I think this is also where Wall’s photos link back into the traditions of painting. When paintings were made of war or some sort of “suffering event”, (such as the Raft of the Medusa or Napoleon Crossing the Alps)
the empathy from the viewer was less present because, while there was an understanding that maybe something similar to the painting actually took place, these characters in the painting were not actually suffering. When photography came along, there came with it the ability to “capture” the suffering. Now there was a record. Now what was contained within the boarders of the image was a person who was experiencing great pain or death. Upon looking at such an image, especially when that image has been composed in an aesthetically pleasing way and when it is placed upon a gallery or museum wall with the specific intention of being viewed as an “art object”, there is a break in how the viewer understands the image. They can either attempt to empathize with the suffering contained, or they can admire the beauty of the object.

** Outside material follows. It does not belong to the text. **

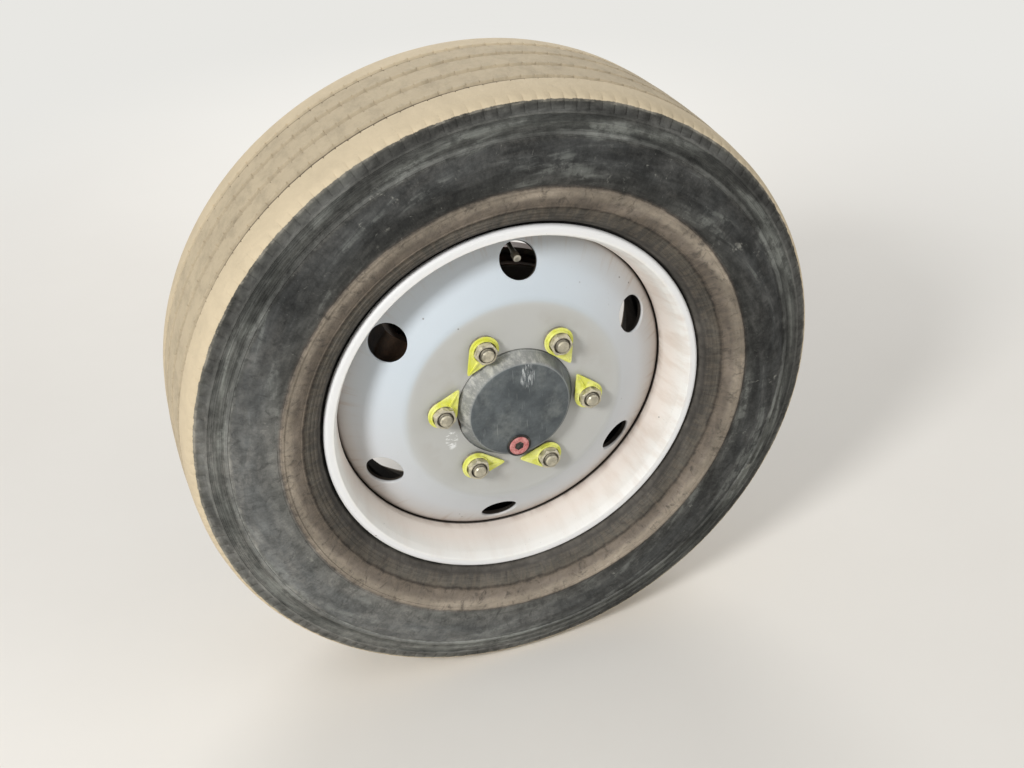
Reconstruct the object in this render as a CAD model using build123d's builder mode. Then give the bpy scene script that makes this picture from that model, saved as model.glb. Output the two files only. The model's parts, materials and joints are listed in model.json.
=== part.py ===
from build123d import *

import os
from math import acos, atan2, cos, radians, sin, tan

# Steered front wheel end of a street sweeper truck, right-hand side: a disc wheel with its tyre on a hub
# with a ventilated brake disc, the steering knuckle that carries them, and the forged end of the axle.
# Millimetres. +X points forward, +Y inboard and +Z up. The origin is the middle of the axle end's round
# spigot, which goes into the axle tube, and the wheel turns about the Y axis.
# Stations called w are measured outboard from the rim's middle plane.

# Kingpin and wheel place
SHOULDER_TO_KINGPIN = 150.0
KINGPIN_TO_WHEEL = 104.0
KINGPIN_LEAN = 8.0
KINGPIN_R = 17.5
RUNNING = 0.05
SEAT_GAP = 0.3

# Rim
RIM_WIDTH = 190.5
SEAT_R = 247.65
SEAT_SLOPE = 15.0
FLANGE_HEIGHT = 12.7
FLANGE_WIDTH = 11.75
FLANGE_BEVEL = 3.0
LEDGE_DROP = 10.35
LEDGE_END_W = 20.0
LEDGE_CLEAR = 8.5
WELL_DROP = 16.3
WELL_OUT_W = 6.0
WELL_IN_W = -30.0
RIM_SHEET = 5.3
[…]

But to do both would be to believe that the suffering being witnessed is a beautiful thing. It makes the viewer inherently evil.
Broomberg and Chanarin have also found a way to escape the type of documentary photography that Sontag is commenting on in Regarding the Pain of Others, and I would be curious to know what she thought about this move. The project that they worked on was titled The Day Nobody Died. From their website about the project:
In June of 2008 Broomberg and Chanarin traveled to Afghanistan to be embedded with British Army units on the front line in Helmand Province. In place of their cameras they took a roll of photographic paper 50 meters long and 76.2 cm wide contained in a simple, lightproof cardboard box. They arrived during the deadliest month of the war. On the first day of their visit a BBC fixer was dragged from his car and executed and nine Afghan soldiers were killed in a suicide attack. The following day, three British soldiers died, pushing the number of British combat fatalities to 100. Casualties continued until the fifth day when nobody died. In response to each of these events, and also to a series of more mundane moments, such as a visit to the troops by the Duke of York and a press conference, all events a photographer would record, Broomberg and Chanarin instead unrolled a seven-meter section of the paper and exposed it to the sun for 20 seconds. The results – seen here – deny the viewer the cathartic effect offered up by the conventional language of photographic responses to conflict and suffering. (emphasis mine)

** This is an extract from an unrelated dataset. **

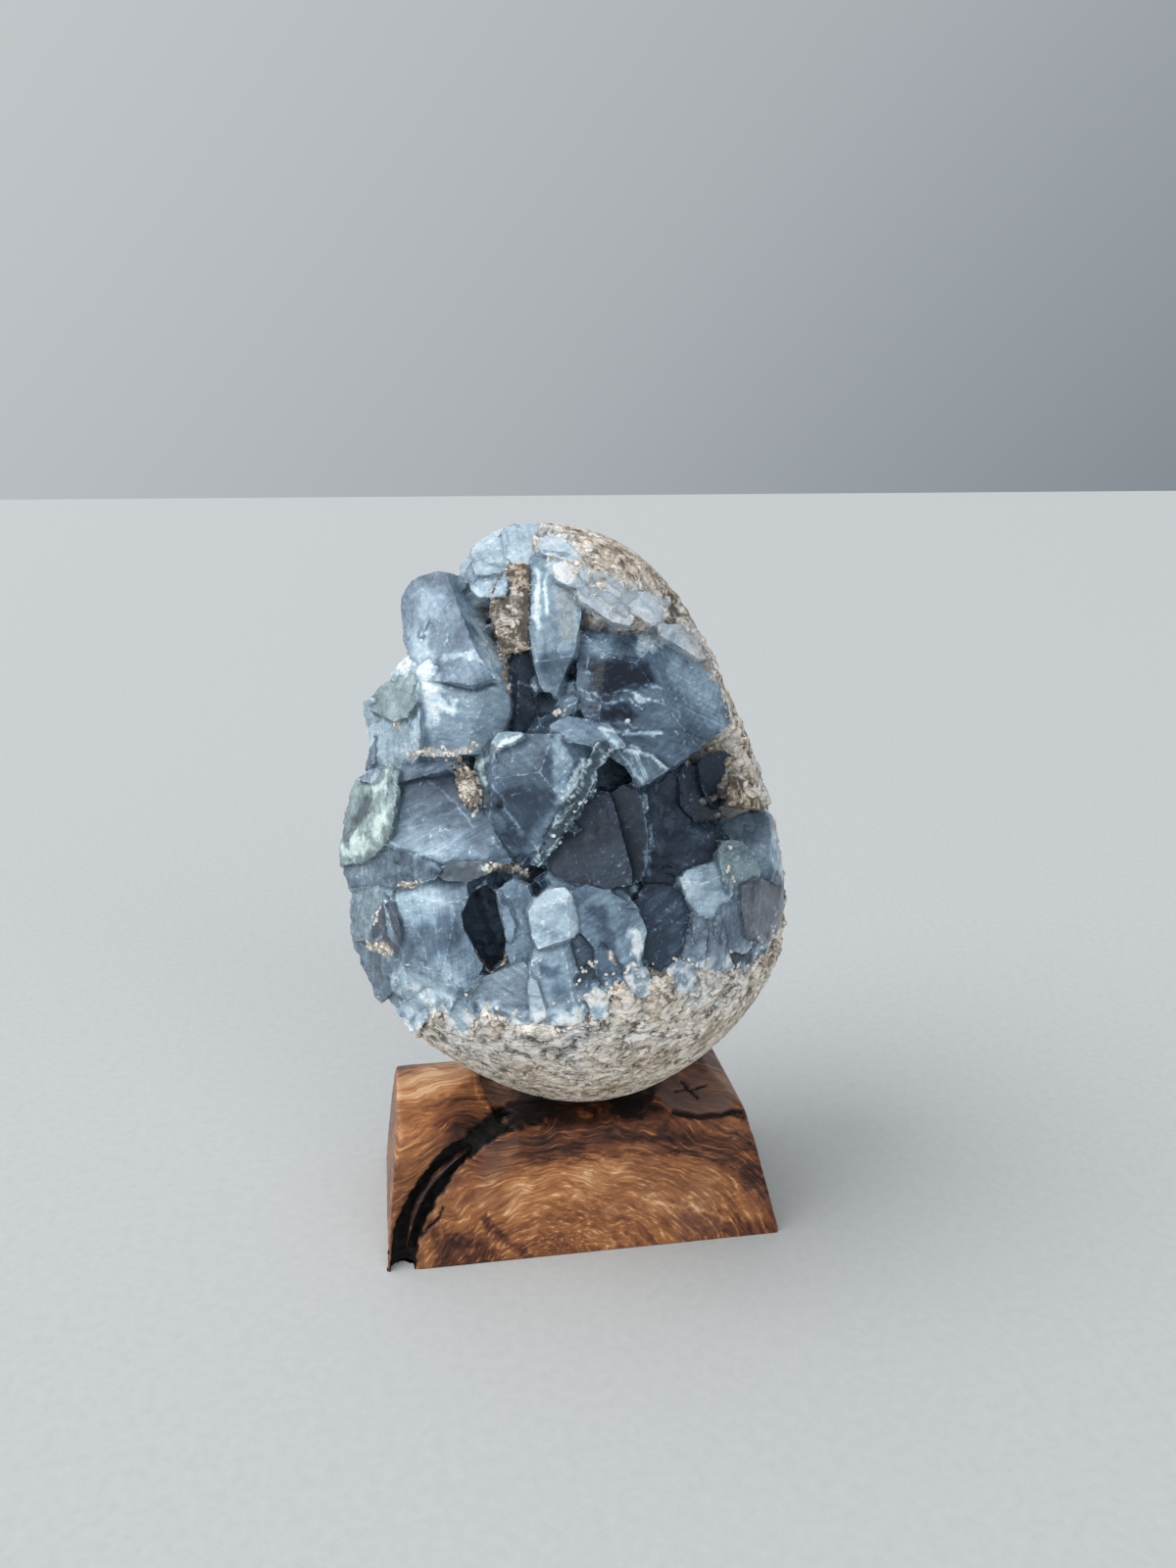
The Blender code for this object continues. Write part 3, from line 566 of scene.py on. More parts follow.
    "foot_strip": (0.80, 0.0, (
        (388, 1021), (402, 1010), (430, 1020), (462, 1022), (458, 1032), (442, 1042), (425, 1049), (410, 1045),
        (398, 1034)), (((395, 1022, 2.0), (455, 1024, 0.6), (425, 1046, -0.2)),)),
    "narrow_column": (0.60, 0.0, (
        (505, 908), (520, 899), (537, 905), (547, 935), (547, 965), (545, 985), (537, 1002), (522, 990), (519, 965),
        (514, 945), (505, 935)), (
        ((507, 915, 5.2), (530, 905, 3.8), (528, 990, 3.0)), ((530, 905, 3.8), (546, 940, 4.6), (540, 995, 3.8)))),
    "column_lobe": (0.72, 0.0, (
        (500, 935), (508, 922), (518, 930), (524, 948), (521, 962), (510, 948)), (
        ((503, 935, 4.2), (520, 935, 3.2), (518, 958, 3.6)),)),
    "white_tip": (0.96, 0.0, (
        (493, 917), (499, 910), (507, 915), (508, 930), (503, 936), (496, 929)), (
        ((494, 918, 3.6), (507, 918, 3.0), (502, 935, 3.4)),)),
    "pale_knob": (1.05, 0.0, (
        (538, 930), (546, 918), (556, 911), (577, 909), (583, 915), (587, 932), (593, 948), (586, 957), (575, 958),
        (560, 960), (549, 969), (543, 955)), (
        ((543, 935, 2.6), (586, 930, 1.8), (565, 960, 1.6)), ((545, 920, 4.0), (580, 909, 3.4), (565, 927, 1.7)),
        ((580, 915, 2.6), (593, 948, 3.4), (578, 940, 1.4)))),
    "clear_knob": (0.76, 0.0, (
        (540, 985), (545, 972), (555, 962), (570, 958), (580, 960), (586, 985), (592, 1003), (599, 1028), (597, 1043),
        (580, 1048), (558, 1047), (548, 1020), (541, 1000)), (
        ((545, 985, 2.4), (583, 975, 1.8), (570, 1044, 0.3)), ((578, 965, 2.2), (599, 1035, 1.6), (575, 1010, 0.6)),
        ((546, 972, 3.6), (578, 960, 3.2), (562, 982, 1.6)))),
    "cream_wedge": (0.98, 0.2, (
        (539, 1003), (546, 1008), (552, 1028), (557, 1040), (546, 1048), (540, 1046), (541, 1020)), (
        ((541, 1006, 1.4), (555, 1040, 0.2), (541, 1045, 0.2)),)),
    "lilac_foot": (0.68, 0.3, (
        (511, 1007), (520, 993), (532, 989), (543, 1000), (543, 1020), (543, 1046), (525, 1052), (508, 1053),
        (495, 1046), (484, 1036), (476, 1023), (490, 1004), (500, 1000)), (
        ((480, 1020, 2.6), (512, 1000, 3.2), (510, 1050, 0.4)),
        ((512, 1002, 3.2), (541, 1000, 2.4), (525, 1050, 0.3)))),
    "stepped_plates": (0.68, 0.0, (
        (583, 912), (600, 905), (625, 912), (642, 921), (656, 935), (661, 950), (656, 975), (651, 990), (641, 1004),
        (625, 988), (610, 962), (592, 952), (585, 932)), (
        ((590, 918, 4.2), (635, 920, 4.0), (612, 955, 2.8)), ((632, 925, 3.8), (659, 948, 4.6), (643, 998, 2.2)),
        ((600, 940, 3.0), (634, 945, 3.2), (632, 995, 2.6)))),
    "top_slab": (0.62, 0.0, (
        (556, 893), (575, 896), (606, 902), (642, 914), (654, 928), (640, 926), (610, 918), (583, 915), (566, 906)), (
        ((562, 897, 6.4), (640, 914, 5.6), (600, 920, 4.4)),)),
    "dark_step": (0.22, -0.1, (
        (578, 957), (600, 949), (618, 955), (614, 976), (601, 992), (588, 994), (583, 975)), (
        ((580, 960, 3.8), (616, 958, 3.4), (597, 992, 3.0)),)),
    "glint_step": (0.25, 0.0, (
        (588, 1004), (600, 994), (619, 994), (624, 1006), (617, 1022), (612, 1032), (598, 1023)), (
        ((590, 1004, 2.0), (606, 996, 2.4), (606, 1028, 1.0)), ((606, 996, 2.2), (622, 1004, 2.6), (612, 1030, 1.4)))),
    "grey_plate": (0.45, 0.0, (
        (608, 980), (618, 970), (630, 985), (644, 1003), (632, 1016), (616, 1022), (610, 1002)), (
        ((610, 982, 2.6), (642, 1002, 1.6), (616, 1020, 1.2)),)),
    "dark_slate": (0.14, 0.0, (
        (654, 925), (665, 905), (690, 905), (706, 924), (703, 945), (692, 965), (690, 986), (681, 999), (670, 988),
        (655, 977), (651, 965)), (((656, 925, 7.0), (703, 930, 5.4), (680, 995, 2.4)),)),
    "upper_slate": (0.10, 0.0, (
        (658, 886), (690, 884), (703, 896), (707, 923), (690, 916), (662, 908)), (
        ((662, 888, 9.0), (702, 900, 7.6), (680, 915, 7.0)),)),
    "grey_tooth": (0.88, 0.1, (
        (702, 898), (710, 890), (720, 885), (736, 883), (743, 879), (748, 895), (749, 912), (741, 926), (735, 936),
        (722, 938), (712, 931), (706, 912)), (
        ((705, 902, 4.4), (745, 895, 2.8), (725, 935, 3.0)), ((704, 898, 5.6), (742, 881, 4.4), (722, 905, 3.2)))),
    "green_tooth": (0.56, -0.6, (
        (741, 862), (749, 856), (758, 859), (771, 873), (777, 890), (767, 911), (755, 922), (747, 903), (743, 880)), (
        ((744, 868, 2.8), (774, 885, 0.8), (754, 918, 2.2)),)),
    "lilac_prism": (0.58, 0.4, (
        (688, 968), (699, 946), (714, 937), (724, 939), (720, 965), (718, 990), (701, 999), (687, 999)), (
        ((692, 968, 4.4), (722, 945, 3.0), (702, 998, 1.4)),)),
    "mauve_prism": (0.60, 0.5, (
        (715, 940), (738, 937), (742, 960), (740, 985), (726, 998), (715, 992)), (
        ((717, 942, 3.4), (740, 945, 2.0), (726, 996, 1.0)),)),
    "edge_tooth_west": (0.92, 0.0, (
        (446, 1030), (458, 1022), (476, 1030), (482, 1046), (470, 1058), (454, 1050)), (
        ((448, 1032, 0.6), (478, 1034, 0.8), (464, 1056, 0.2)),)),
    "edge_tooth_middle": (0.95, 0.1, (
        (600, 1024), (612, 1014), (622, 1022), (620, 1040), (606, 1044)), (
        ((602, 1026, 0.8), (620, 1022, 0.9), (610, 1042, 0.2)),)),
    "edge_tooth_east": (0.90, 0.3, (
        (640, 1000), (652, 988), (664, 994), (668, 1012), (654, 1020), (642, 1014)), (
        ((642, 1002, 1.0), (664, 994, 1.2), (654, 1018, 0.3)),)),
    "edge_tooth_lilac": (0.85, 0.5, (
        (686, 998), (700, 984), (714, 990), (712, 1010), (696, 1018)), (
        ((688, 1000, 1.0), (712, 988, 1.0), (698, 1016, 0.2)),)),
    "edge_chip_left": (0.98, 0.1, (
        (408, 1038), (420, 1030), (432, 1040), (428, 1054), (414, 1052)), (
        ((410, 1040, 0.5), (430, 1038, 0.6), (420, 1054, 0.0)),)),
    "rose_chip": (0.90, 0.5, (
        (734, 985), (744, 974), (750, 985), (747, 1001), (735, 1003)), (
        ((736, 985, 1.4), (748, 985, 0.6), (740, 1001, 0.4)),)),
    "blue_rim_crystal": (0.56, -0.1, (
        (741, 832), (747, 821), (758, 816), (777, 828), (787, 830), (797, 842), (805, 865), (804, 890), (799, 904),
        (786, 895), (770, 876), (757, 861), (744, 853)), (
        ((744, 835, 2.6), (778, 828, 0.4), (770, 872, 1.0)), ((785, 832, -1.2), (803, 870, -1.2), (790, 895, -0.8)))),
    "plum_rim_crystal": (0.42, 1.0, (
        (766, 905), (780, 897), (800, 902), (801, 925), (795, 950), (787, 962), (768, 960), (765, 930)), (
        ((768, 910, 0.8), (798, 905, -1.0), (785, 955, -0.8)),)),
    "lilac_shield": (0.55, 0.3, (
        (737, 941), (745, 928), (755, 921), (767, 925), (770, 945), (768, 962), (761, 974), (745, 971), (738, 958)), (
        ((740, 942, 2.2), (768, 932, 0.4), (752, 972, 0.8)),)),
    "dark_foot": (0.18, 0.0, (
        (746, 974), (760, 970), (767, 962), (786, 964), (780, 979), (764, 998), (751, 992)), (
        ((750, 976, 2.0), (784, 966, 0.6), (760, 994, 0.8)),)),
}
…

This is interesting because where photographers normally would take photos, Broomberg and Chanarin only recorded the light as seen by a roll of photo paper. While a typical photograph of one of these events would create a window into the world of warfare, Broomberg and Chanarin only create a relic, an object that was specifically created in response to a certain event. It does not picture the event and the only allusion to that event is the title. This is how Broomberg and Chanarin escape the normal tropes of war photography.
Adad Hannah, a Canadian based video artist also plays with the historical tableau paintings. In 2009, in cooperation with 100 Mile House in British Columbia, Hannah restaged the tableau painting The Raft of the Medusa. I see a couple ways that this video and Wall’s photographs are similar. First, and most notably, they both draw from tableau painting. While Dead Troops Talk is not directly related to a specific painting, images like Destroyed Room and Picture for Women are. Secondly, both Wall and Hannah’s work are envisioned to be objects, Wall as a photograph and Hannah as a video and installed performance. They are both also highly staged and crafted. However, they differ on one key point. While the video that Hannah creates looks eerily like a moving Wall photograph, it also does not stray very far from the original painting. Wall pushes things further by only referencing the original painting.
While there are some connections, the viewer would have to have some background history of art in order to fully grasp that Destroyed Room is related to Death of Sardanapalus. It is the fact that there is only a subtle reference that leads us as viewers to believe a comment is being made, as opposed to just trying to get as close as we (as artists) can to recreating a previous artwork with a new medium. Wall continues to push things with Dead Troops Talk because it is not a simple reenactment of an event either, but something that could never happen. An important part of Wall’s photograph is that the soldiers are talking to each other and behaving as if they might while alive, only they are dead, with the evidence of their death clearly visible to the viewer. The Afghans that are scavenging the site are in a separate world and left to their own devices. This is where Wall goes further than Hannah’s video recreation and further then his previous works like Destroyed Room.
And while it may be corny, I’m going to talk about my own work in relation to this sense of voyeurism contained in both The Temple of Dawn and Regarding the Pain of Others (shameless self promotion). I am going to mention my last work Technically Intimate. The project consisted of reenactments of “sexting” images that had originally been sent via cell phone (in most cases) yet had somehow found their way to multiple websites that trafficked in pornographic material. The images that I used as source materiel, as a loose guide for my own reenactments, were very much voyeuristic in their nature. While not a direct hole into another world (such as Honda’s), they functioned as a static window into a world we (as viewers) were never supposed to see. What is interesting about those source images is that someone (although we can only assume who) was supposed to see them. In that way, there is a little twist on what was happening in The Temple of Dawn, and is more akin to what might happen in a peep show, where a performer is acting out something specifically so a viewer can have a voyeuristic experience.
I think that my images can escape that voyeuristic experience to an extent (although not completely) for the same overarching reason that Wall’s image Dead Troops Talk does – because it is a recreation, and not just a recreation, but an obvious one. No viewer of any intelligence would come to understand my images from Technically Intimate (or Dead Troops Talk) to be a documentary photograph, captured while the character in the image was unaware of the camera. It is precisely because of the awareness of the reenacted image, both by the poser and the viewer, that the voyeuristic titillation that Honda was feeling is defused. This is because the viewer is looking in on a world that was created specifically to be looked at. This world was meant to be seen by the viewer, therefore voyeurism (as we would generally understand it) is impossible. The illusion of voyeurism may still be inherent, but it is only an illusion, and one that is dispelled quickly by an intelligent viewer.